With entertainment options limited at the moment, many people are turning to video games to keep their brains ticking over during lockdown.
According to a recent report, vintage games are proving especially popular as people seek to rekindle old favourites from simpler times.
Here are my top 15 London retro games from the 1980s. They are all set in London and most can now be played online via emulators.
This early game offers players the chance to drive around six different cities, one of which is London.
As you can probably guess, the aim is to locate, pick up and drop off passengers. Not an easy task considering how migraine-inducing the graphics are.
It’s not surprising that, for a game this old, the map of London is incredibly basic- if the streets were this simple in real life, the Knowledge of London which trainee cabbies have to learn would be a doddle!
London Blitz (1984)
As the blurb on the back of its box states, this game is for anyone who wants something other than “a dot chaser or frog and monkey game.”
It’s 1940 and bombs are dropping all over London. Some however don’t explode on impact. It’s your job to locate these UXBs, race through a maze and then diffuse them. Very tense, even when it is from the comfort of your own home…
This typing adventure (imaginations were required back then) begins with your character dumped in a disgusting flat on the lowest rung of society.
The goal is to escape this life and claw your way up to a swanky new one in leafy Hampstead.
There’s nothing fun about traffic, especially London traffic. But in this game you get too play the city’s Head Traffic Controller which certainly beats sitting in the jam itself.
After a digitised clip of Big Ben’s chimes plays, you’re thrown into the action. It’s up to you to keep the cars, buses and taxis flowing.
Perhaps TFL’s current planners should give this game a go. They might learn something.
Heathrow International Air Traffic Control (1984)
What’s more stressful than controlling road traffic? Controlling air traffic of course! Heathrow International Air Traffic Control is apparently a faithful simulation of what it’s like to direct aircraft at one of the world’s busiest airports.
A text-based adventure in which you play the world’s most famous fictional sleuth.
Sherlock begins in London and you soon find yourself travelling down to the Surrey town of Leatherhead with Watson to solve a murder.
The Baker Street detective has featured in many more games since.
Give my Regards to Broad Street (1985)
Based on the much lambasted film of the same name, this game has you play Paul McCartney.
The aim is to drive around London (gloriously devoid of traffic in 1985 it would seem) to pick up fellow band members from various tube stations and then rush them to Abbey Road Studios to finalise a recording.
The Rats (1985)
Based on James Herbert’s 1974 horror novel, this game has you fighting for survival in a London which is gripped by panic; the cause of which is a plague of giant, killer rats.

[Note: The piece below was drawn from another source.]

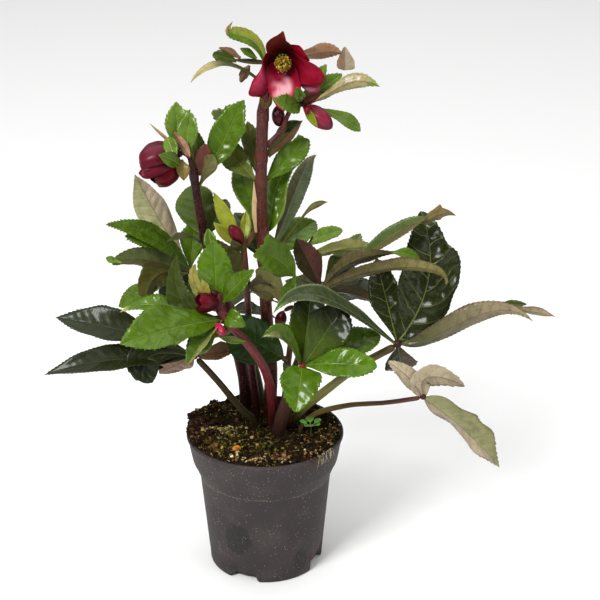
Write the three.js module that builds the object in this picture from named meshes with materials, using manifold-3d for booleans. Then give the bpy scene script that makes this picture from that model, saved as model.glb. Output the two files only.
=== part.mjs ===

Given the current climate, this scenario feels all the more chilling today…
Ghettoblaster- aka Street Beat (1985)
Before i-Pods there were ghettoblasters; hefty boomboxes which could get a party going on any street.
In this game, you have to sprint around the city with your ghettoblaster encouraging Londoners to dance whilst avoiding the police and other obstacles- including a psychotic murderer.
Ghettoblaster is believed to have been inspired by someone who used to carry such a device around Battersea Park.
Southern Belle (1985)
The Southern Belle was a luxury Pullman service hauled by steam in the early 20th century. In this simulator you get to drive it from London’s Victoria station, down through Battersea, Clapham and Balham and on to Brighton.
City Slicker (1986)
In this game, you play ‘Slick’ who has been tasked with defeating a terrorist plot to destroy the Houses of Parliament (masterminded by the rather un-pc named character, ‘Abru Cadabra’).
In order to do this, you have to scour London for a number of components which, when put together, create a device for diffusing the bomb.
During the task, Slick gets to travel on the tube and has to dodge attacks from Beefeaters and aggressive London pigeons.
Werewolves of London (1987)
No doubt inspired by the classic 1981 horror-comedy, An American Werewolf in London this game has you playing a character who alternates between human and werewolf form. In both of these guises, you get to roam around the tube, Hyde Park and various other parts of the capital.
My favourite of the 1980s London retro games, here the aim is to hunt down the eight aristocrats who placed the lupine curse on you. And then eat them!
Jack the Ripper (1987)
Released just before the 100th anniversary of the Ripper’s bloodthirsty spree, this adventure was text-based but featured several unsettling digitised images.
Needless to say it was stamped with an 18 certificate, said to be one of the gaming industry’s first.
Dracula in London (1988)
Fallen Angel (1989)
Compared to today, the tube was a pretty rough place in the 1980s.
However, the way it’s portrayed in the last of my 1980s London retro games: Fallen Angel, in which every single commuter wants to punch your lights out, is a bit exaggerated!